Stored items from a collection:
— START —
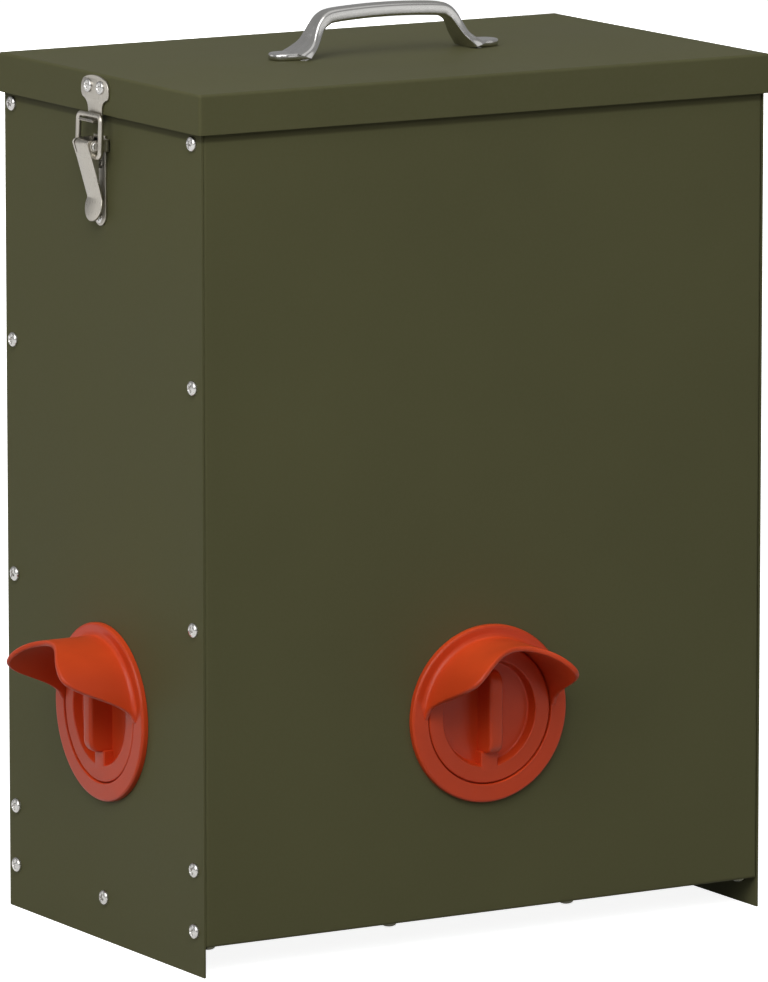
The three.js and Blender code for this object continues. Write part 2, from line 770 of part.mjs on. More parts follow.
// The keeper is riveted to the lid's skirt. Its foot curls out under the loop's bar.
function latchKeeper() {
  const plateOut = lidOverhang + seatGap + latchSheet / 2;
  const lip = barHeight - wireRadius - hookGap - latchSheet / 2;
  const reach = barOut + hookReach;
  const side = [
    [-plateOut, keeperTop + overrun],
    [-plateOut, lip],
    [-reach + hookCurl, lip],
    [-reach, lip + hookCurl],
  ];
  const sheetSolid = alongX(foldedSheet(side, latchSheet, keeperBend), -keeperHeadWidth, keeperHeadWidth);
  const neck = keeperNeckWidth / 2;
  const lobe = keeperHeadHeight / 2;
  const lobeX = keeperHeadWidth / 2 - lobe;
  const lobeZ = keeperTop - keeperLobeDrop;
  const neckTop = keeperTop - keeperHeadHeight - keeperTaper;
  const low = lip - 2 * latchSheet;
  const lowAngle = -Math.PI / 5;
  const highAngle = Math.PI / 3;
  const outline = new THREE.Shape();
  outline.moveTo(-neck, low);
  outline.lineTo(neck, low);
  outline.lineTo(neck, neckTop);
  outline.quadraticCurveTo(
    neck,
    neckTop + keeperTaper,
    lobeX + lobe * Math.cos(lowAngle),
    lobeZ + lobe * Math.sin(lowAngle),
  );
  outline.absarc(lobeX, lobeZ, lobe, lowAngle, highAngle);
  outline.quadraticCurveTo(
    0,
    keeperTop + keeperCrown,
    -lobeX + lobe * Math.cos(Math.PI - highAngle),
    lobeZ + lobe * Math.sin(highAngle),
  );
  outline.absarc(-lobeX, lobeZ, lobe, Math.PI - highAngle, Math.PI - lowAngle);
  outline.quadraticCurveTo(-neck, neckTop + keeperTaper, -neck, neckTop);
  const plate = sheetSolid.intersect(alongY(outline, -keeperDepth, 0));
  const rivetPlaces = [-keeperRivetPitch / 2, keeperRivetPitch / 2];
  const rivets = rivetPlaces.map((x) => rivet(lidOverhang).translate([x, 0, keeperRivetHeight]));
  return union([plate, ...rivets]);
}

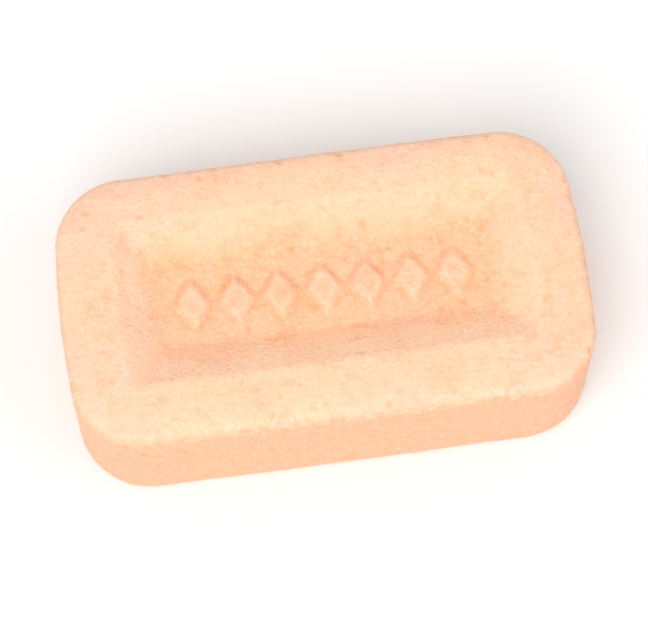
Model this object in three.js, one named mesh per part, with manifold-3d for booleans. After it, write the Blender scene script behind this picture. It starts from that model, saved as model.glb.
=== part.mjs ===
// A fruit candy tablet: one small rounded bar of pressed sugar, with a raised rim round a shallow
// dish in each face. Units are millimetres and +Z is up. The origin is the middle of its footprint,
// on the surface that it lies on, and its length runs along X.
import * as THREE from 'three';
import { mergeVertices, toCreasedNormals } from 'three/addons/utils/BufferGeometryUtils.js';
import Module from 'manifold-3d';

// The whole tablet
const LENGTH = 15.0;
const WIDTH = 8.2;
const THICKNESS = 4.4;
const CORNER_RADIUS = 1.9; // of the outline seen from above
const END_BOW = 0.25; // how far a short end falls back from its middle to the long sides

// The rim, where an inset is a distance inwards from the outline
const SHOULDER_RADIUS = 0.45; // between the upright side band and the rim
const CROWN_ANGLE = THREE.MathUtils.degToRad(20); // slope of the rim where it leaves the shoulder
const CREST_INSET = 1.1;
const CREST_WIDTH = 0.4; // the flat top of the rim, on which the tablet rests

// The dish, a hipped hollow with straight walls and a flat floor
const DISH_DEPTH = 0.65;
const FLOOR_INSET = 3.0;
const WALL_ROUNDING = 0.5; // radius of the lip above a wall and of the fillet below it
const SHARPEST_CORNER = 0.25; // plan radius of the dish floor's corners

// The relief on each dish floor, a row of plain lozenges
const LOZENGE_COUNT = 7;
const LOZENGE_PITCH = 1.25;
const LOZENGE_LENGTH = 1.15; // both sizes are where it meets the floor
const LOZENGE_WIDTH = 1.7;
const LOZENGE_HEIGHT = 0.18;
const LOZENGE_TOP_SHARE = 0.6; // size of its flat top as a share of those
const LOZENGE_ROOT = 0.3; // how deep it is carried on into the tablet before the two are joined

// How finely the curves are stepped
const CORNER_STEPS = 9;
const END_STEPS = 8;
const SIDE_STEPS = 6;
const SHOULDER_STEPS = 5;
const CROWN_STEPS = 3;
const WALL_ROUNDING_STEPS = 3;
const CREASE_ANGLE = THREE.MathUtils.degToRad(30); // faces that meet more sharply are shaded apart

const CREST_END = CREST_INSET + CREST_WIDTH;

// Points of one side of a ring, from one corner's end to the next corner's start, ends left out.
function straightPoints(from, to, steps) {
  const points = [];
  for (let step = 1; step < steps; step += 1) {
    points.push(new THREE.Vector2().lerpVectors(from, to, step / steps));
  }
  return points;
}

// The outline moved inwards by inset, as a closed ring of points that runs anticlockwise.
function outlineRing(inset) {
  const halfLength = LENGTH / 2 - inset;
  const halfWidth = WIDTH / 2 - inset;
  const radius = Math.max(CORNER_RADIUS - inset, SHARPEST_CORNER);
  const corners = [[1, 1], [-1, 1], [-1, -1], [1, -1]].map(([signX, signY], quarter) => {
    const centre = new THREE.Vector2(signX * (halfLength - radius), signY * (halfWidth - radius));
    const arc = [];
    for (let step = 0; step <= CORNER_STEPS; step += 1) {
      const angle = (quarter + step / CORNER_STEPS) * Math.PI / 2;
      arc.push(new THREE.Vector2(Math.cos(angle), Math.sin(angle)).multiplyScalar(radius).add(centre));
    }
    return arc;
  });
  const ring = corners.flatMap((arc, quarter) => {
    const nextArc = corners[(quarter + 1) % corners.length];
    const steps = quarter % 2 === 0 ? SIDE_STEPS : END_STEPS;
    return [...arc, ...straightPoints(arc.at(-1), nextArc[0], steps)];
  });
  return ring.map(({ x, y }) => {
    const fallBack = END_BOW * (2 * y / WIDTH) ** 2;
    return new THREE.Vector2(x * (1 - fallBack / halfLength), y);
  });
}

// The section through one face, from the top of the side band inwards to the dish floor, as points
// of inset and height below the crest.
function faceSection() {
  const section = [];
  const shoulderTurn = Math.PI / 2 - CROWN_ANGLE;
  const shoulderInset = SHOULDER_RADIUS * (1 - Math.cos(shoulderTurn));
  const crownRadius = (CREST_INSET - shoulderInset) / Math.sin(CROWN_ANGLE);
  const crownRise = crownRadius * (1 - Math.cos(CROWN_ANGLE));
  const bandTop = -crownRise - SHOULDER_RADIUS * Math.sin(shoulderTurn);
  for (let step = 0; step <= SHOULDER_STEPS; step += 1) {
    const turn = shoulderTurn * step / SHOULDER_STEPS;
    const inset = SHOULDER_RADIUS * (1 - Math.cos(turn));
    section.push({ inset, height: bandTop + SHOULDER_RADIUS * Math.sin(turn) });
  }
  for (let step = 1; step <= CROWN_STEPS; step += 1) {
    const slope = CROWN_ANGLE * (1 - step / CROWN_STEPS);
    const inset = CREST_INSET - crownRadius * Math.sin(slope);
    section.push({ inset, height: -crownRadius * (1 - Math.cos(slope)) });
  }

  // A lip, a straight wall and a fillet, each tangent to the next, take the dish to its floor.
  const run = FLOOR_INSET - CREST_END;
  const bothRadii = 2 * WALL_ROUNDING;
  const wallSlope = Math.atan2(DISH_DEPTH - bothRadii, run)
    + Math.asin(bothRadii / Math.hypot(run, DISH_DEPTH - bothRadii));
  for (let step = 0; step <= WALL_ROUNDING_STEPS; step += 1) {
    const slope = wallSlope * step / WALL_ROUNDING_STEPS;
    const inset = CREST_END + WALL_ROUNDING * Math.sin(slope);
    section.push({ inset, height: -WALL_ROUNDING * (1 - Math.cos(slope)) });
  }
  for (let step = WALL_ROUNDING_STEPS; step >= 0; step -= 1) {
    const slope = wallSlope * step / WALL_ROUNDING_STEPS;
    const inset = FLOOR_INSET - WALL_ROUNDING * Math.sin(slope);
    section.push({ inset, height: WALL_ROUNDING * (1 - Math.cos(slope)) - DISH_DEPTH });
  }
  return section;
}

// A closed body through a stack of rings of equal length, each end filled by a fan round its middle.
function loftRings(rings) {
  const vertices = rings.flatMap(({ points, z }) => points.flatMap(({ x, y }) => [x, y, z]));
  const count = rings[0].points.length;
  const indices = [];
  for (let level = 0; level < rings.length - 1; level += 1) {
    for (let column = 0; column < count; column += 1) {
      const next = (column + 1) % count;
      const [a, b] = [level * count + column, level * count + next];
      const [c, d] = [a + count, b + count];
      indices.push(a, b, d, a, d, c);
    }
  }
  const firstMiddle = rings.length * count;
  const lastMiddle = firstMiddle + 1;
  const lastRing = firstMiddle - count;
  vertices.push(0, 0, rings[0].z, 0, 0, rings.at(-1).z);
  for (let column = 0; column < count; column += 1) {
    const next = (column + 1) % count;
    indices.push(firstMiddle, next, column);
    indices.push(lastMiddle, lastRing + column, lastRing + next);
  }
  const geometry = new THREE.BufferGeometry();
  geometry.setAttribute('position', new THREE.Float32BufferAttribute(vertices, 3));
  geometry.setIndex(indices);
  return geometry;
}

// The pressed body: the same section on the lower and the upper face, with the band between them.
function bodyGeometry() {
  const section = faceSection().map(({ inset, height }) => ({ points: outlineRing(inset), height }));
  const lower = section.map(({ points, height }) => ({ points, z: -height })).reverse();
  const upper = section.map(({ points, height }) => ({ points, z: THICKNESS + height }));
  return loftRings([...lower, ...upper]);
}

// One lozenge with sloping sides, standing on the floor of the upper dish at x along the tablet.
function lozengeGeometry(x) {
  const height = LOZENGE_ROOT + LOZENGE_HEIGHT;
  const footShare = 1 + (1 - LOZENGE_TOP_SHARE) * LOZENGE_ROOT / LOZENGE_HEIGHT;
  const geometry = new THREE.CylinderGeometry(LOZENGE_TOP_SHARE / 2, footShare / 2, height, 4);
  const foot = THICKNESS - DISH_DEPTH - LOZENGE_ROOT;
  geometry.rotateX(Math.PI / 2);
  geometry.scale(LOZENGE_LENGTH, LOZENGE_WIDTH, 1);
  geometry.translate(x, 0, foot + height / 2);
  return geometry;
}

const wasm = await Module();
wasm.setup();

// A three.js geometry as a solid that can be joined, with only its positions kept.
function toSolid(geometry) {
  const bare = geometry.clone();
  bare.deleteAttribute('normal');
  bare.deleteAttribute('uv');
  const merged = mergeVertices(bare);
  return new wasm.Manifold(new wasm.Mesh({
    numProp: 3,
    vertProperties: new Float32Array(merged.attributes.position.array),
    triVerts: new Uint32Array(merged.index.array),
  }));
}

// A joined solid as a three.js geometry, smooth over its curves and crisp along its edges.
function toGeometry(solid) {
  const mesh = solid.getMesh();
  const geometry = new THREE.BufferGeometry();
  geometry.setAttribute('position', new THREE.BufferAttribute(mesh.vertProperties, 3));
  geometry.setIndex(new THREE.BufferAttribute(mesh.triVerts, 1));
  return toCreasedNormals(geometry, CREASE_ANGLE);
}

function tabletGeometry() {
  let tablet = toSolid(bodyGeometry());
  for (let index = 0; index < LOZENGE_COUNT; index += 1) {
    const x = (index - (LOZENGE_COUNT - 1) / 2) * LOZENGE_PITCH;
    const upper = lozengeGeometry(x);
    const lower = upper.clone().rotateX(Math.PI).translate(0, 0, THICKNESS);
    tablet = tablet.add(toSolid(upper)).add(toSolid(lower));
  }
  return toGeometry(tablet);
}

const pressedCandy = new THREE.MeshStandardMaterial({ color: 0xfacea8, roughness: 0.85, metalness: 0 });
const tablet = new THREE.Mesh(tabletGeometry(), pressedCandy);
tablet.name = 'tablet';

const candy = new THREE.Group();
candy.add(tablet);

export default candy;
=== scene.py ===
"""A fruit candy tablet, with its pressed sugar surface, finish, light and camera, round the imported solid.

The sweet is worked out in millimetres, the unit such a small thing is measured in. Its mesh is then
written in metres, the unit of the floor, the lamps and the camera.
"""

import logging
import math
from dataclasses import dataclass, field
from enum import Enum

import bpy
import numpy as np
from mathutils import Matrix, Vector, kdtree, noise


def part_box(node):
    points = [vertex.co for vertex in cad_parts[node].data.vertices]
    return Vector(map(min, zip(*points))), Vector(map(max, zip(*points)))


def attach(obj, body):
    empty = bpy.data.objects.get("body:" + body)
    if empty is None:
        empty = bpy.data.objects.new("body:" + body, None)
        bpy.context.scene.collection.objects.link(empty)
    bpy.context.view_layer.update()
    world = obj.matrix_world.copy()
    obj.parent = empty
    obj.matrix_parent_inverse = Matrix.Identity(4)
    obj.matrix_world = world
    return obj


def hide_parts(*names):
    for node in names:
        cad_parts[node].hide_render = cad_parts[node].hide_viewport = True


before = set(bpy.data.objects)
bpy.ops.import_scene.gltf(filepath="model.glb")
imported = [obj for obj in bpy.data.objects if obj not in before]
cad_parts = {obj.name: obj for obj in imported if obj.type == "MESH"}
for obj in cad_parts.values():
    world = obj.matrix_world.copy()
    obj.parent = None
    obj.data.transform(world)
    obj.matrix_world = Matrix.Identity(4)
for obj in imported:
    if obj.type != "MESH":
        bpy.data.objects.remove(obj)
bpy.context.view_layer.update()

log = logging.getLogger("candy")

Socket = bpy.types.NodeSocket
Span = tuple[float, float]
Triple = tuple[float, float, float]

MM = 0.001  # metres in a millimetre
TINY = 1e-9  # keeps a divisor off zero


class Field(Enum):
    """Numbers kept on the tablet's vertices, which its finish reads; hollow, curve and pit also steer
    painted shade.
    """

    BAND = "band"
    HOLLOW = "hollow"
    CURVE = "curve"
    PIT = "pit"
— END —
#### Exercise
Using the data above, transcribe the lines that run from the line with "along its edges." to the line with "cad_parts[node].hide_render = cad_parts[node].hide_viewport", both ends kept, and output nothing else.

#### Answer for the task
// A joined solid as a three.js geometry, smooth over its curves and crisp along its edges.
function toGeometry(solid) {
  const mesh = solid.getMesh();
  const geometry = new THREE.BufferGeometry();
  geometry.setAttribute('position', new THREE.BufferAttribute(mesh.vertProperties, 3));
  geometry.setIndex(new THREE.BufferAttribute(mesh.triVerts, 1));
  return toCreasedNormals(geometry, CREASE_ANGLE);
}

function tabletGeometry() {
  let tablet = toSolid(bodyGeometry());
  for (let index = 0; index < LOZENGE_COUNT; index += 1) {
    const x = (index - (LOZENGE_COUNT - 1) / 2) * LOZENGE_PITCH;
    const upper = lozengeGeometry(x);
    const lower = upper.clone().rotateX(Math.PI).translate(0, 0, THICKNESS);
    tablet = tablet.add(toSolid(upper)).add(toSolid(lower));
  }
  return toGeometry(tablet);
}

const pressedCandy = new THREE.MeshStandardMaterial({ color: 0xfacea8, roughness: 0.85, metalness: 0 });
const tablet = new THREE.Mesh(tabletGeometry(), pressedCandy);
tablet.name = 'tablet';

const candy = new THREE.Group();
candy.add(tablet);

export default candy;
=== scene.py ===
"""A fruit candy tablet, with its pressed sugar surface, finish, light and camera, round the imported solid.

The sweet is worked out in millimetres, the unit such a small thing is measured in. Its mesh is then
written in metres, the unit of the floor, the lamps and the camera.
"""

import logging
import math
from dataclasses import dataclass, field
from enum import Enum

import bpy
import numpy as np
from mathutils import Matrix, Vector, kdtree, noise


def part_box(node):
    points = [vertex.co for vertex in cad_parts[node].data.vertices]
    return Vector(map(min, zip(*points))), Vector(map(max, zip(*points)))


def attach(obj, body):
    empty = bpy.data.objects.get("body:" + body)
    if empty is None:
        empty = bpy.data.objects.new("body:" + body, None)
        bpy.context.scene.collection.objects.link(empty)
    bpy.context.view_layer.update()
    world = obj.matrix_world.copy()
    obj.parent = empty
    obj.matrix_parent_inverse = Matrix.Identity(4)
    obj.matrix_world = world
    return obj


def hide_parts(*names):
    for node in names:
        cad_parts[node].hide_render = cad_parts[node].hide_viewport = True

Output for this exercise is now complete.